Start of RECORDED INFORMATION

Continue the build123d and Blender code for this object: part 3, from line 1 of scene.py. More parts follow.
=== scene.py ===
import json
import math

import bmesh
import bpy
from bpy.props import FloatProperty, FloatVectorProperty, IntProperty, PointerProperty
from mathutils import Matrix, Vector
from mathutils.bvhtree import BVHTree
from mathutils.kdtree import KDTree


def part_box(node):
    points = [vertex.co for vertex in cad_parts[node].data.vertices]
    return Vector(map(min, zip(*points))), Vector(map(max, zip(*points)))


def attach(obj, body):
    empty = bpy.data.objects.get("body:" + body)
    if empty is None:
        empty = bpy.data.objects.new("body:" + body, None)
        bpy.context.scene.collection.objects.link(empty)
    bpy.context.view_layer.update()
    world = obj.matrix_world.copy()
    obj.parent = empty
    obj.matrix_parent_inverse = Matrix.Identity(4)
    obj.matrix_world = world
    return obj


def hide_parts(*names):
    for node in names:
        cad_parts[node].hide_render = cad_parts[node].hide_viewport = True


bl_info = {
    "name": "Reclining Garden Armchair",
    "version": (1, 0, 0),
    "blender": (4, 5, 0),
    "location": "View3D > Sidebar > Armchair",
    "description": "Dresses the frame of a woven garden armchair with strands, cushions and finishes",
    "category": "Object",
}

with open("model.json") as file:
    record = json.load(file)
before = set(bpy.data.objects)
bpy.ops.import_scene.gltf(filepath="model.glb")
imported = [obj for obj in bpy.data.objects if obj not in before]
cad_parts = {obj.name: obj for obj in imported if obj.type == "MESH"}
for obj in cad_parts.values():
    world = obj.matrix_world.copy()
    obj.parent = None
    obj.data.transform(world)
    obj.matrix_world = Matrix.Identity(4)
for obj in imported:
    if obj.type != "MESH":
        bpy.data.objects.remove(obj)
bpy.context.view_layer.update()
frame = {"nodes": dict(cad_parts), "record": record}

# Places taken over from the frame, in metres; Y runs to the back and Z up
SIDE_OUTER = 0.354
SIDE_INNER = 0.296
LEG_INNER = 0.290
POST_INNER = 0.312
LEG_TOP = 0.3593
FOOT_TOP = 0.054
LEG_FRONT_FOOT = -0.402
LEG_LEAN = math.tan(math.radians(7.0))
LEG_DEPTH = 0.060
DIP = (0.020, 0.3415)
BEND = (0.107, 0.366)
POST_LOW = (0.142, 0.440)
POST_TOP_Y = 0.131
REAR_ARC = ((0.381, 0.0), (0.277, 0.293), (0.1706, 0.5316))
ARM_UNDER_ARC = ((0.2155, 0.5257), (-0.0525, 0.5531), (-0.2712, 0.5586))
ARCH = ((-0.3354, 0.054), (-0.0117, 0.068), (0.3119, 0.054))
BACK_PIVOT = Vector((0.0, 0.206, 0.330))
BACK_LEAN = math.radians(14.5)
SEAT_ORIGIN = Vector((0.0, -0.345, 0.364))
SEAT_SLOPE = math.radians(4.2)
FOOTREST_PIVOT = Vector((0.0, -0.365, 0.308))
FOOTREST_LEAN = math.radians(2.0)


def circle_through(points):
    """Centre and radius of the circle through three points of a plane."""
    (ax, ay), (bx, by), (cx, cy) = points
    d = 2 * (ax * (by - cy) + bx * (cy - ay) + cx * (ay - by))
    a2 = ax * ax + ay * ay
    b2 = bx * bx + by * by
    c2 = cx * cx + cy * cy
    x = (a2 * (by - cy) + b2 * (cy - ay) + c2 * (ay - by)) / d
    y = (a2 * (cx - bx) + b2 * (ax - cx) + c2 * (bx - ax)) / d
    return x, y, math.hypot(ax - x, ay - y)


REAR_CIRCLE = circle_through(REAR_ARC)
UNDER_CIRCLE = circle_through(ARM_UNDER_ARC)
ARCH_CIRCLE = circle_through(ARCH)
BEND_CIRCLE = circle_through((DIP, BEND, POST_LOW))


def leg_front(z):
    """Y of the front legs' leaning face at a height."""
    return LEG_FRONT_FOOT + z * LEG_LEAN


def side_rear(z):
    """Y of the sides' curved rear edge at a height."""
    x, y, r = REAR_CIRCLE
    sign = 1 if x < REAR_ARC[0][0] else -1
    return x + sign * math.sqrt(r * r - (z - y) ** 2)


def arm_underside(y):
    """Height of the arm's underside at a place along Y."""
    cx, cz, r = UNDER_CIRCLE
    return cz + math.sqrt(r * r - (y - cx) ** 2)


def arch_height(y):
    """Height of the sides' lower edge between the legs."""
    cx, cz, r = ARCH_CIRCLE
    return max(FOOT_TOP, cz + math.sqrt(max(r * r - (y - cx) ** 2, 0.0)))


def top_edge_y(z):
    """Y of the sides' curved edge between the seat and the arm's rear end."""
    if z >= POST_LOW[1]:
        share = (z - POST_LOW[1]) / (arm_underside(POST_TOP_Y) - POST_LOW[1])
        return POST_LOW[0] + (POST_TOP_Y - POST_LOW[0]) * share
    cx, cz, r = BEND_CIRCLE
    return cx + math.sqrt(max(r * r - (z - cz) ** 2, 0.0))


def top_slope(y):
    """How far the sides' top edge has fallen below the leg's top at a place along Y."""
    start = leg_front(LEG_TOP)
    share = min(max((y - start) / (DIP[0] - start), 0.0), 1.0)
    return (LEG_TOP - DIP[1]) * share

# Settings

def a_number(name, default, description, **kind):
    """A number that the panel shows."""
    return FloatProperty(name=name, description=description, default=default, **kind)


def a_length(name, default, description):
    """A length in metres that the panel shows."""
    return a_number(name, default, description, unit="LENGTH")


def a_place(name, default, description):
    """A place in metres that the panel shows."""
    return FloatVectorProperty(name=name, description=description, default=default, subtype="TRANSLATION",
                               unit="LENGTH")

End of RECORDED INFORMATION

*EXERCISE BRIEF*
Report the number of lines that include the string "None"; return nothing but the count.

*THE COMPLETED TASK*
3